Friday, 8 September 2017

Remembering Moynihan in the Age of Trump

The American Conservative:

The great 20th-century American novelist F. Scott Fitzgerald often evoked the fleeting passage of time. He described the final weeks of summer in This Side of Paradise as that “sad season of life without growth.” On a particularly warm summer afternoon, The Great Gatsby’s Daisy Buchanan lamented her boredom. “‘What’ll we do with ourselves this afternoon,’ cried Daisy, ‘and the day after that, and the next thirty years?’” Her friend Jordan Baker dismissed Daisy’s morbidity, reminding her that, “Life starts all over again when it gets crisp in the fall.”
The mood in Washington easily corresponds with Fitzgerald’s melancholic theme.

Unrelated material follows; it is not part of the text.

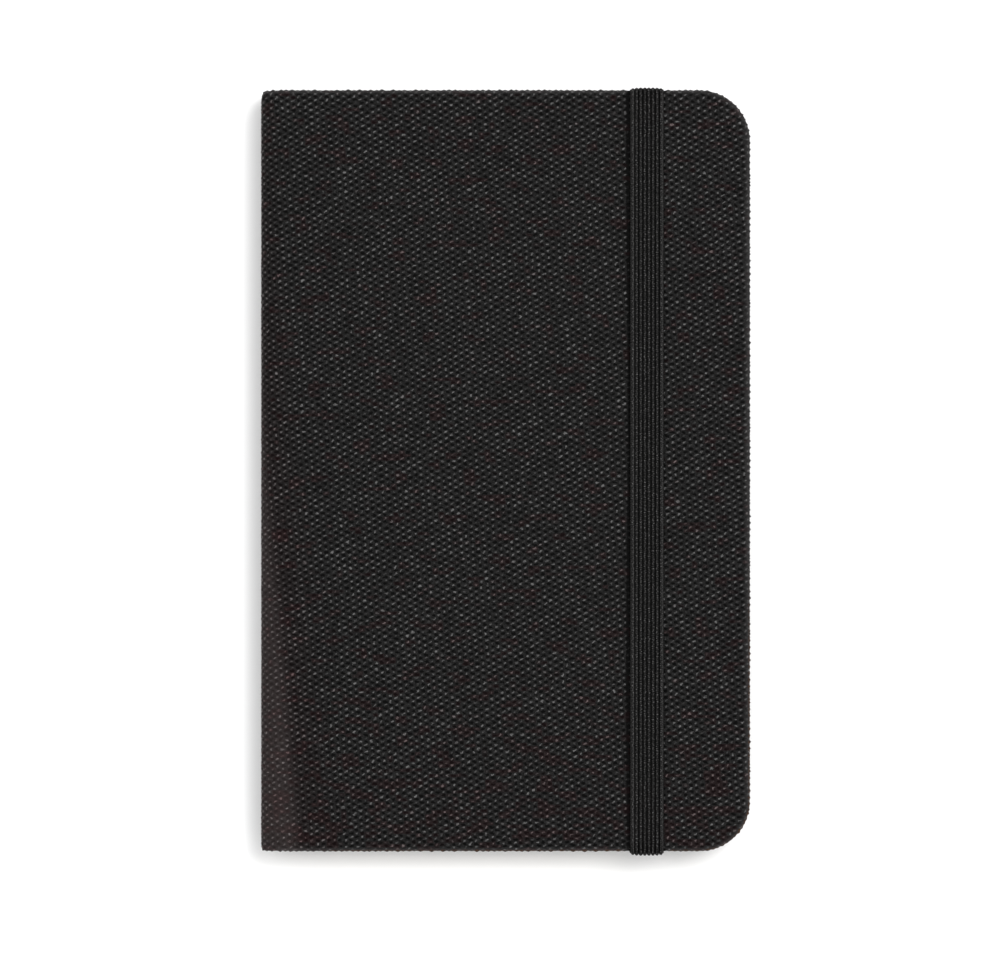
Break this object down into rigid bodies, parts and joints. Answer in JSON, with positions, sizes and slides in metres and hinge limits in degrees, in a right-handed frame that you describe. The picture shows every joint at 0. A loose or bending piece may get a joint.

Congress returns to Capitol Hill this autumn hardly rejuvenated. President Donald Trump, in survival mode without a substantive legislative accomplishment, will market tax reform. Speaker Paul Ryan and Senate Majority Leader Mitch McConnell, estranged allies of the White House, will pursue their own tax reform plan while also addressing the devastating effects of Hurricane Harvey. Healthcare legislation appears terminal and unforeseen developments in foreign affairs could disrupt everything. And so Trump, along with a Congress controlled by his own party, begins the season without a clear legislative agenda or ideological path.